• _WRITTEN PROBLEM_
Exactly and only the lines from the one containing "before = set(bpy.data.objects)" through the one containing "up = np.array([0.0, 0.0, 1.0])" are to be repeated, both ends included.

[Extracted records]

+++++

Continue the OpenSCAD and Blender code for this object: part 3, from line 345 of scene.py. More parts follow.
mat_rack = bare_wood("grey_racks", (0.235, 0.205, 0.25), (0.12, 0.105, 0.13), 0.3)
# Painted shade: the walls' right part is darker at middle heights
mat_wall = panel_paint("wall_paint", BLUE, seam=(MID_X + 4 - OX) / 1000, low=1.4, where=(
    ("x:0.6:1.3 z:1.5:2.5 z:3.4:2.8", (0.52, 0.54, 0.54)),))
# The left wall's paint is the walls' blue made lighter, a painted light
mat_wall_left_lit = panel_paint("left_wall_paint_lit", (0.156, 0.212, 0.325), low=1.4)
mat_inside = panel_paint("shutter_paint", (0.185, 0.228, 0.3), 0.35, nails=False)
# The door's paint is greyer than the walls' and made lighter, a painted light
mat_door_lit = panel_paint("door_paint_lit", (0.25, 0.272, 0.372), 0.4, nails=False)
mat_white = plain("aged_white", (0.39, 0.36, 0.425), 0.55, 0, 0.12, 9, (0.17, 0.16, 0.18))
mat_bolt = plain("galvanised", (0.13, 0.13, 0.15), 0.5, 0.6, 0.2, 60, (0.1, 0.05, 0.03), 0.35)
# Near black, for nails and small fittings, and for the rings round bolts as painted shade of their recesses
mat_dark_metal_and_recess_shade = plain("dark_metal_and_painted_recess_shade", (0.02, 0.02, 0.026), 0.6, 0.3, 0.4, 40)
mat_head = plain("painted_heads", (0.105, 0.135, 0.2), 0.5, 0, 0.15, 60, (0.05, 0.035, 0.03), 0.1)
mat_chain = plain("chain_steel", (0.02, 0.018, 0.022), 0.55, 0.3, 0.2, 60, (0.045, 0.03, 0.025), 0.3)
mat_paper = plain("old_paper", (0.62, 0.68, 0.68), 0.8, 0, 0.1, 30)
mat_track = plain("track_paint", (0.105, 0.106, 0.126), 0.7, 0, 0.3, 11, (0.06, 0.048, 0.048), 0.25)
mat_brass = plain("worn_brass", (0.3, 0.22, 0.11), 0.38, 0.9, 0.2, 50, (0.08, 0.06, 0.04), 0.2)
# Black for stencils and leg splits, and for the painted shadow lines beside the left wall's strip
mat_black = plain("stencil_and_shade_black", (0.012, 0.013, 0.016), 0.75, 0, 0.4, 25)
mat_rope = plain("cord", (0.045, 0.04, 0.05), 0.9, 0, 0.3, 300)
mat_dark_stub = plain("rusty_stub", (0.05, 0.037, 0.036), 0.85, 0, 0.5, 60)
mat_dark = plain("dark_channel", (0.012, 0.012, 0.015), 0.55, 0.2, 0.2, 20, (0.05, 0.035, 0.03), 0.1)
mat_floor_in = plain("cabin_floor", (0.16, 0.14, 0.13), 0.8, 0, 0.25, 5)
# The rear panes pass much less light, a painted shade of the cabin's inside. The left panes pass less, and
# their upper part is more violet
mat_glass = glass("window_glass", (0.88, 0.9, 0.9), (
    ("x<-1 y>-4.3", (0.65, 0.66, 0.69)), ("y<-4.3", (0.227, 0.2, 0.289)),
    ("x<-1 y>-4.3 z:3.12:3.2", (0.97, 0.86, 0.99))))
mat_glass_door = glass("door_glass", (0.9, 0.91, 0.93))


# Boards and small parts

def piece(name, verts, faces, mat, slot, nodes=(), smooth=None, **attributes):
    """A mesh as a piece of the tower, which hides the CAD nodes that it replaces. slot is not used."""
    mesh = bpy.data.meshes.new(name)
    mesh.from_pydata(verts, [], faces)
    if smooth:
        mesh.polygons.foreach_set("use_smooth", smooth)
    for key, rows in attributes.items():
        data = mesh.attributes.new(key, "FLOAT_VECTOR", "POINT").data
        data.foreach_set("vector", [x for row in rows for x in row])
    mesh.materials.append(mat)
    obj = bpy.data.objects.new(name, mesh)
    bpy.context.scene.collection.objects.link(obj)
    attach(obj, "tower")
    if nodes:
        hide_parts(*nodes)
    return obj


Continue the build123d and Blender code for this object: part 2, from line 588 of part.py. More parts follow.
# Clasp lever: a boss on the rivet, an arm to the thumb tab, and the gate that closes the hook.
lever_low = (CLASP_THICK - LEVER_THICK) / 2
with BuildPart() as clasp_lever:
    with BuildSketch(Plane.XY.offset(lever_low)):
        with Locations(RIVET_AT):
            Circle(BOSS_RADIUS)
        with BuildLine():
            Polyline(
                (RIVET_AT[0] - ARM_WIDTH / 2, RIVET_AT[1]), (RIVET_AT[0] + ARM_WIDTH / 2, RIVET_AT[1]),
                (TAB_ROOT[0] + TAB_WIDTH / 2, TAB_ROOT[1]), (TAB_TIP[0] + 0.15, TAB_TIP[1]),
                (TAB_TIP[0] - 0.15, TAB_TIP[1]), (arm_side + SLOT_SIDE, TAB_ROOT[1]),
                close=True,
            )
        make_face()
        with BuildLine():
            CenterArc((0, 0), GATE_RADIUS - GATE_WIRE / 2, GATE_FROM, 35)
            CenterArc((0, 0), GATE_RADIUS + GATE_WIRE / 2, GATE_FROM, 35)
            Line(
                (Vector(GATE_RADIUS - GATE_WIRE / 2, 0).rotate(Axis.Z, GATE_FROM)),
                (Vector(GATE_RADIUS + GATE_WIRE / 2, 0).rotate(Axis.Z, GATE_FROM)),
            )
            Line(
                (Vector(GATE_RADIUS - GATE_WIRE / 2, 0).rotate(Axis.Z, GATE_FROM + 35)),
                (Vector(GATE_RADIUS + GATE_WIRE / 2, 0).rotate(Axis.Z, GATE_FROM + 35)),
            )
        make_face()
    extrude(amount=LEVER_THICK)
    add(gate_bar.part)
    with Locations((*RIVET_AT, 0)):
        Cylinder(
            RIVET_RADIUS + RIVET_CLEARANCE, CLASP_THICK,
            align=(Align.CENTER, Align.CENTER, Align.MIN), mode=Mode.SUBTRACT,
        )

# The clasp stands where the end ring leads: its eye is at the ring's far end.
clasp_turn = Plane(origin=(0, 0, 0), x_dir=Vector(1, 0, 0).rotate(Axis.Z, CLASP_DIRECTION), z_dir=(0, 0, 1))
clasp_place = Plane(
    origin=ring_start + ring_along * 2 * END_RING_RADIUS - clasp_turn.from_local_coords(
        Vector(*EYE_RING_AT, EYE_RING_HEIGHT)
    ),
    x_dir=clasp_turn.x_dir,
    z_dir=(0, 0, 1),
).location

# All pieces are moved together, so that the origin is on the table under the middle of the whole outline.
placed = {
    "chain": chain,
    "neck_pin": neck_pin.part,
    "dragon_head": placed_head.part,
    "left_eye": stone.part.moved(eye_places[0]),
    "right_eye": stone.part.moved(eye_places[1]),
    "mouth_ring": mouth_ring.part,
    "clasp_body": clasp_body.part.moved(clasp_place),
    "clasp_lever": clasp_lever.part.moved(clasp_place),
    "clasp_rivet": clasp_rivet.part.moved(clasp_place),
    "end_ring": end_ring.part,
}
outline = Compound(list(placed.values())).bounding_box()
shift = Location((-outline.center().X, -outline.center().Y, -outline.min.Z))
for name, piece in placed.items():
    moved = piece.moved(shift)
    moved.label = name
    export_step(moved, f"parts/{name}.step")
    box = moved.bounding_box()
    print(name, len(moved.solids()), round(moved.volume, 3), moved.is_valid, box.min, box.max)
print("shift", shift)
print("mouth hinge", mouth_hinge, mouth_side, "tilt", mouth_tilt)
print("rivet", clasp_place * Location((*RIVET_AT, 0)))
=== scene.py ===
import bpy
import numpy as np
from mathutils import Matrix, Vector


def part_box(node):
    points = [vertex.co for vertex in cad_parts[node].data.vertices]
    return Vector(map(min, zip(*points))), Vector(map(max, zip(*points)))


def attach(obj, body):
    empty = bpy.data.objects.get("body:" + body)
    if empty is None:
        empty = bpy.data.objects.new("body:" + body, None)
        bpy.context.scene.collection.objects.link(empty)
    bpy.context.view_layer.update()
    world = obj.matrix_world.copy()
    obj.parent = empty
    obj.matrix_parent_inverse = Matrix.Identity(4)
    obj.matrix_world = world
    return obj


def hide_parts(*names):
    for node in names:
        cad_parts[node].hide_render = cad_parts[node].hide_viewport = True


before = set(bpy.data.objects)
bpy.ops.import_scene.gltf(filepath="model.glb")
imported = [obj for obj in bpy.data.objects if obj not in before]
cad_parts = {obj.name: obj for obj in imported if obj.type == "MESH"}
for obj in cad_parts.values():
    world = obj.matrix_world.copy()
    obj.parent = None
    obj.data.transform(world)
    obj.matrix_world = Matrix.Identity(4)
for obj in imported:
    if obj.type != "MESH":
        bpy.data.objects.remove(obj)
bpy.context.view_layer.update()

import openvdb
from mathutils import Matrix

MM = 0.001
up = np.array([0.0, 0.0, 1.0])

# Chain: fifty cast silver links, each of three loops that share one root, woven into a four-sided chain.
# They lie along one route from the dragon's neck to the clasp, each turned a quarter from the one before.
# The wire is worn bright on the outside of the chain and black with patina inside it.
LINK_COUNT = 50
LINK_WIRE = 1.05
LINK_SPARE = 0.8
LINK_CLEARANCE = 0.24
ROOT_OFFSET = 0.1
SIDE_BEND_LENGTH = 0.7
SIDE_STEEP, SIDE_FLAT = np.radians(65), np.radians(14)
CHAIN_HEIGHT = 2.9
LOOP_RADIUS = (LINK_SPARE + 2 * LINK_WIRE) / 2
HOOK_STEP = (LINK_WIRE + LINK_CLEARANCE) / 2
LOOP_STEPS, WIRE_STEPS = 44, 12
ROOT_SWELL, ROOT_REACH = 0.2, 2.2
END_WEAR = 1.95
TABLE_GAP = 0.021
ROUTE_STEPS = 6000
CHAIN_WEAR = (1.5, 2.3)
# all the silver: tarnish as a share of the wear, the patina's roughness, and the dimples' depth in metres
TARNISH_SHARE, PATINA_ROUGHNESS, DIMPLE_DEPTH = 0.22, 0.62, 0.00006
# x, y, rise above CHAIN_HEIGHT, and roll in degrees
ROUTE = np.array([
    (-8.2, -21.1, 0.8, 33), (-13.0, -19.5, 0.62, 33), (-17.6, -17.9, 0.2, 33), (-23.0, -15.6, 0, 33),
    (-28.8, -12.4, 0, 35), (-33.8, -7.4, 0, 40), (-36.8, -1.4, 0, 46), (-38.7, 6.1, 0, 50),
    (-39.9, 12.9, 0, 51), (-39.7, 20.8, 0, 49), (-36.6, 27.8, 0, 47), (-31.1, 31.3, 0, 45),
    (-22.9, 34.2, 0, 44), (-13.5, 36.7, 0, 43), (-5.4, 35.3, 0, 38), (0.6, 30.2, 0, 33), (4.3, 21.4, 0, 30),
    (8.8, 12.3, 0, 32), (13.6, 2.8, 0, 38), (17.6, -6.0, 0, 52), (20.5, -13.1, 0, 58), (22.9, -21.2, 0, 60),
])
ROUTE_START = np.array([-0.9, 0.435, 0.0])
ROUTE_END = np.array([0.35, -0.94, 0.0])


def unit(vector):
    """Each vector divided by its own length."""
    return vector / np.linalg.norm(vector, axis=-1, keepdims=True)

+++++

• _ANSWER IN FULL_
before = set(bpy.data.objects)
bpy.ops.import_scene.gltf(filepath="model.glb")
imported = [obj for obj in bpy.data.objects if obj not in before]
cad_parts = {obj.name: obj for obj in imported if obj.type == "MESH"}
for obj in cad_parts.values():
    world = obj.matrix_world.copy()
    obj.parent = None
    obj.data.transform(world)
    obj.matrix_world = Matrix.Identity(4)
for obj in imported:
    if obj.type != "MESH":
        bpy.data.objects.remove(obj)
bpy.context.view_layer.update()

import openvdb
from mathutils import Matrix

MM = 0.001
up = np.array([0.0, 0.0, 1.0])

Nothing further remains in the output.